Curran points out that all the following laws contain antiretaliation provisions: Title VII of federal civil rights law, the Occupational Safety and Health Act, the Americans with Disabilities Act, the False Claims Act, the Equal Pay Act, the Fair Labor Standards Act, the National Labor Relations Act, the Age Discrimination in Employment Act, the Uniformed Services Employment and Reemployment Rights Act, the Rehabilitation Act … and more. At least 16 states have their own antiretaliation laws. In 2010 the Department of Justice collected $3 billion in False Claims Act cases alone.

And what’s protected activity? Here’s an area that’s recently been expanded by Supreme Court rulings. It used to be that these acts were protected: filing an Equal Employment Opportunity Commission claim or expressing the intent to do so, filing a lawsuit, or testifying or serving as a witness in a lawsuit or investigation. But the high court ruled that any conduct expressing opposition to an organizational policy or practice qualifies.
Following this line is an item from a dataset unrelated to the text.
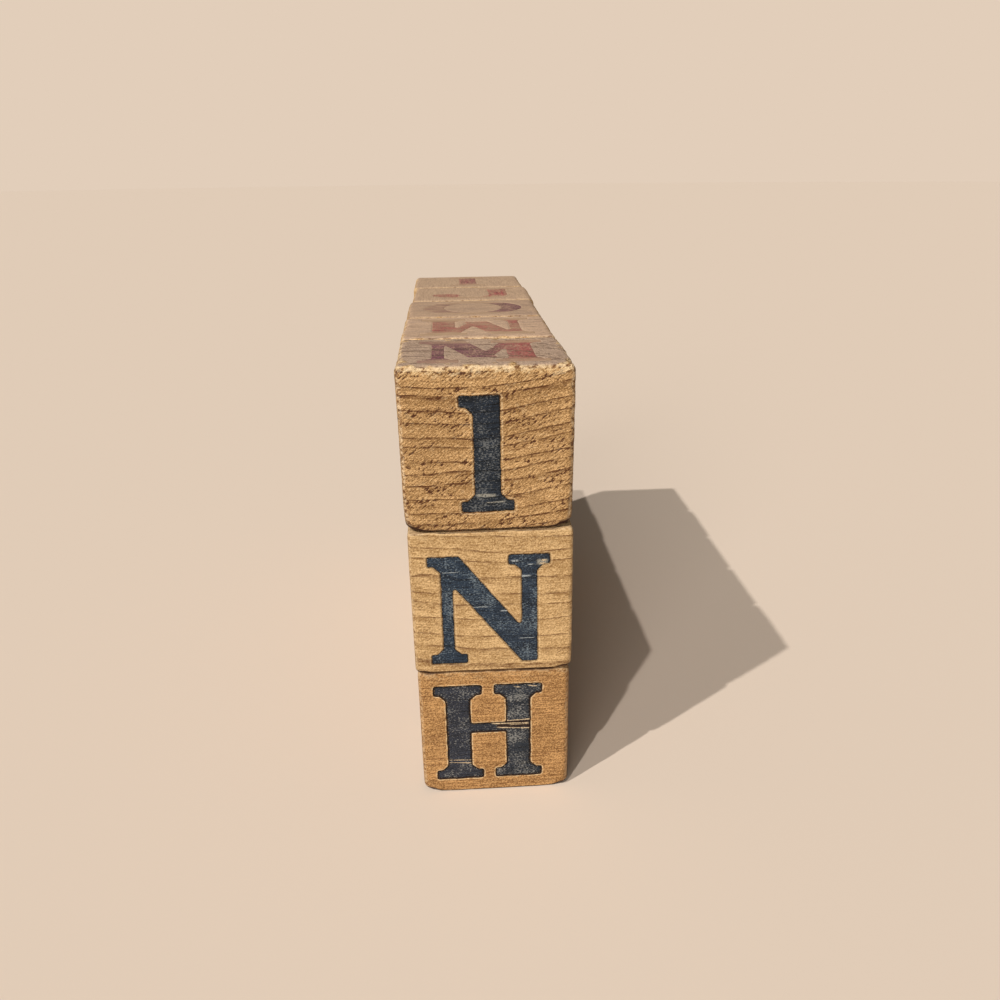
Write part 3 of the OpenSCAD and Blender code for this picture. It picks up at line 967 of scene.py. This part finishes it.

A significant expansion of retaliation claims came with the 2006 Burlington-Northern v. White ruling, in which the plaintiff was not terminated—she was given her job and back pay after a suspension. But justices felt her suspension alone was retaliation. And, since Enron’s famed Sherron Watkins tried to blow the whistle in 2002, at least five new laws have been passed protecting whistleblowers—Dodd-Frank and Sarbanes-Oxley among them. And the Department of Labor’s Administrative Review Board uses an expansive definition of protected activity: In a recent case, it refused to allow the termination of an employee who had taken confidential information from her employer, because she took it in order to prove her whistleblower claim.